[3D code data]
***

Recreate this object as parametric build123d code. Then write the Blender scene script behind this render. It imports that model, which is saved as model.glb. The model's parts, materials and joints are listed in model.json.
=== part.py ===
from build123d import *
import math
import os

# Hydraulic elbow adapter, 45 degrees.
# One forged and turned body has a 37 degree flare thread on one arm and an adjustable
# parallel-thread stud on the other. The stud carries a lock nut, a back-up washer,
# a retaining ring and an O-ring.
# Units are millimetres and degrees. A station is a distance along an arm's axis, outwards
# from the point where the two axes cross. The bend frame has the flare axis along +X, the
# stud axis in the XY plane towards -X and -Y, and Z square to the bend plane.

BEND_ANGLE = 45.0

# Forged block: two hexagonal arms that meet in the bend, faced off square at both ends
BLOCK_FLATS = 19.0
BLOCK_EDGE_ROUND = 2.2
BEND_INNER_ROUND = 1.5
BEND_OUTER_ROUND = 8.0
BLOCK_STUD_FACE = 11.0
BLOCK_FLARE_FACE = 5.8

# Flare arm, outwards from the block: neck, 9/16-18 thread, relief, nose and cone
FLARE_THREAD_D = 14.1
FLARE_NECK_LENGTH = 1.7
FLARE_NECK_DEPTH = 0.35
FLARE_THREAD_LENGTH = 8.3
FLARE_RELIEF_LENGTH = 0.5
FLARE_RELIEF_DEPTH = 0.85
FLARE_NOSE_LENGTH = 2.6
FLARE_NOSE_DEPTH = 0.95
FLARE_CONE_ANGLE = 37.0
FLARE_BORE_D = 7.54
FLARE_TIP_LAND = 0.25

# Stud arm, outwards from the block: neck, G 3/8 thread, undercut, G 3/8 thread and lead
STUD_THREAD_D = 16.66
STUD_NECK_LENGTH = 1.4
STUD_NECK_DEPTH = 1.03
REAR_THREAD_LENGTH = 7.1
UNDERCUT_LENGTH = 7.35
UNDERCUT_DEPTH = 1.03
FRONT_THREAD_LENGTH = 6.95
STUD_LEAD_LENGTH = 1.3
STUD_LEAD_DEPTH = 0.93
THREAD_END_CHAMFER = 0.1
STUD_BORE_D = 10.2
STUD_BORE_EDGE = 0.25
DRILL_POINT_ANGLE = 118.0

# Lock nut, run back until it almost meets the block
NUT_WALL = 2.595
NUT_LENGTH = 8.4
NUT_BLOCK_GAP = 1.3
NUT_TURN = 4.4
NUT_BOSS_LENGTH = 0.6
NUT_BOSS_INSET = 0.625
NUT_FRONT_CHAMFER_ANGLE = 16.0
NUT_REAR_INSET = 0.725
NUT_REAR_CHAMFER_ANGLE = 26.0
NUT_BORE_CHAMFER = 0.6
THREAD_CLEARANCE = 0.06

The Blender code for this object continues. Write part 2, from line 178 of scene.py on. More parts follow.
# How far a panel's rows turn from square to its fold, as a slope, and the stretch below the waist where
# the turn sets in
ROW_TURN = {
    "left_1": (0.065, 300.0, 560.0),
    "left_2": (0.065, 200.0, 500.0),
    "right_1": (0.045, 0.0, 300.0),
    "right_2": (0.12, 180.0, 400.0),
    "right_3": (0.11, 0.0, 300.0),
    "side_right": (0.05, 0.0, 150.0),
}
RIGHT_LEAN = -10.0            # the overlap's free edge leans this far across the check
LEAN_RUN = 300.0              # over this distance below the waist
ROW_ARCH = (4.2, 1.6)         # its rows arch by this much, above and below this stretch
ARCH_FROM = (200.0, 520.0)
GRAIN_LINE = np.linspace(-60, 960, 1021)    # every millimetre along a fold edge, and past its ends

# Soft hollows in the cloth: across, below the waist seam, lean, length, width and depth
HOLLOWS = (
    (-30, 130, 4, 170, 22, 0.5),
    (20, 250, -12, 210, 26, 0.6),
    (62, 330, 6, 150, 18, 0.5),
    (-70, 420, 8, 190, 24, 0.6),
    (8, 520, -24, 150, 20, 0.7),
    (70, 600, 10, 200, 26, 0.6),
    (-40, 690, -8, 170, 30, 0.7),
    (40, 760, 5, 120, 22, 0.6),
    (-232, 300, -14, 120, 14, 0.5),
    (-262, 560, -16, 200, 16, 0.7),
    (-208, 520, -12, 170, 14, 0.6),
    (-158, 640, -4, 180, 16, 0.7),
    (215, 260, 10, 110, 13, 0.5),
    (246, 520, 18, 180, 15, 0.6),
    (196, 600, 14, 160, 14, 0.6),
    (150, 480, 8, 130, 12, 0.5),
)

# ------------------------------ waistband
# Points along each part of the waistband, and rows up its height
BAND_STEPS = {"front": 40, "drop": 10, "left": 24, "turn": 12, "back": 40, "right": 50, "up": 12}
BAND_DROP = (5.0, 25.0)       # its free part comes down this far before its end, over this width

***

Copy the records above exactly as they appear.

Recreate this object as parametric build123d code. Then write the Blender scene script behind this render. It imports that model, which is saved as model.glb. The model's parts, materials and joints are listed in model.json.
=== part.py ===
from build123d import *
import math
import os

# Hydraulic elbow adapter, 45 degrees.
# One forged and turned body has a 37 degree flare thread on one arm and an adjustable
# parallel-thread stud on the other. The stud carries a lock nut, a back-up washer,
# a retaining ring and an O-ring.
# Units are millimetres and degrees. A station is a distance along an arm's axis, outwards
# from the point where the two axes cross. The bend frame has the flare axis along +X, the
# stud axis in the XY plane towards -X and -Y, and Z square to the bend plane.

BEND_ANGLE = 45.0

# Forged block: two hexagonal arms that meet in the bend, faced off square at both ends
BLOCK_FLATS = 19.0
BLOCK_EDGE_ROUND = 2.2
BEND_INNER_ROUND = 1.5
BEND_OUTER_ROUND = 8.0
BLOCK_STUD_FACE = 11.0
BLOCK_FLARE_FACE = 5.8

# Flare arm, outwards from the block: neck, 9/16-18 thread, relief, nose and cone
FLARE_THREAD_D = 14.1
FLARE_NECK_LENGTH = 1.7
FLARE_NECK_DEPTH = 0.35
FLARE_THREAD_LENGTH = 8.3
FLARE_RELIEF_LENGTH = 0.5
FLARE_RELIEF_DEPTH = 0.85
FLARE_NOSE_LENGTH = 2.6
FLARE_NOSE_DEPTH = 0.95
FLARE_CONE_ANGLE = 37.0
FLARE_BORE_D = 7.54
FLARE_TIP_LAND = 0.25

# Stud arm, outwards from the block: neck, G 3/8 thread, undercut, G 3/8 thread and lead
STUD_THREAD_D = 16.66
STUD_NECK_LENGTH = 1.4
STUD_NECK_DEPTH = 1.03
REAR_THREAD_LENGTH = 7.1
UNDERCUT_LENGTH = 7.35
UNDERCUT_DEPTH = 1.03
FRONT_THREAD_LENGTH = 6.95
STUD_LEAD_LENGTH = 1.3
STUD_LEAD_DEPTH = 0.93
THREAD_END_CHAMFER = 0.1
STUD_BORE_D = 10.2
STUD_BORE_EDGE = 0.25
DRILL_POINT_ANGLE = 118.0

# Lock nut, run back until it almost meets the block
NUT_WALL = 2.595
NUT_LENGTH = 8.4
NUT_BLOCK_GAP = 1.3
NUT_TURN = 4.4
NUT_BOSS_LENGTH = 0.6
NUT_BOSS_INSET = 0.625
NUT_FRONT_CHAMFER_ANGLE = 16.0
NUT_REAR_INSET = 0.725
NUT_REAR_CHAMFER_ANGLE = 26.0
NUT_BORE_CHAMFER = 0.6
THREAD_CLEARANCE = 0.06

The Blender code for this object continues. Write part 2, from line 178 of scene.py on. More parts follow.
# How far a panel's rows turn from square to its fold, as a slope, and the stretch below the waist where
# the turn sets in
ROW_TURN = {
    "left_1": (0.065, 300.0, 560.0),
    "left_2": (0.065, 200.0, 500.0),
    "right_1": (0.045, 0.0, 300.0),
    "right_2": (0.12, 180.0, 400.0),
    "right_3": (0.11, 0.0, 300.0),
    "side_right": (0.05, 0.0, 150.0),
}
RIGHT_LEAN = -10.0            # the overlap's free edge leans this far across the check
LEAN_RUN = 300.0              # over this distance below the waist
ROW_ARCH = (4.2, 1.6)         # its rows arch by this much, above and below this stretch
ARCH_FROM = (200.0, 520.0)
GRAIN_LINE = np.linspace(-60, 960, 1021)    # every millimetre along a fold edge, and past its ends

# Soft hollows in the cloth: across, below the waist seam, lean, length, width and depth
HOLLOWS = (
    (-30, 130, 4, 170, 22, 0.5),
    (20, 250, -12, 210, 26, 0.6),
    (62, 330, 6, 150, 18, 0.5),
    (-70, 420, 8, 190, 24, 0.6),
    (8, 520, -24, 150, 20, 0.7),
    (70, 600, 10, 200, 26, 0.6),
    (-40, 690, -8, 170, 30, 0.7),
    (40, 760, 5, 120, 22, 0.6),
    (-232, 300, -14, 120, 14, 0.5),
    (-262, 560, -16, 200, 16, 0.7),
    (-208, 520, -12, 170, 14, 0.6),
    (-158, 640, -4, 180, 16, 0.7),
    (215, 260, 10, 110, 13, 0.5),
    (246, 520, 18, 180, 15, 0.6),
    (196, 600, 14, 160, 14, 0.6),
    (150, 480, 8, 130, 12, 0.5),
)

# ------------------------------ waistband
# Points along each part of the waistband, and rows up its height
BAND_STEPS = {"front": 40, "drop": 10, "left": 24, "turn": 12, "back": 40, "right": 50, "up": 12}
BAND_DROP = (5.0, 25.0)       # its free part comes down this far before its end, over this width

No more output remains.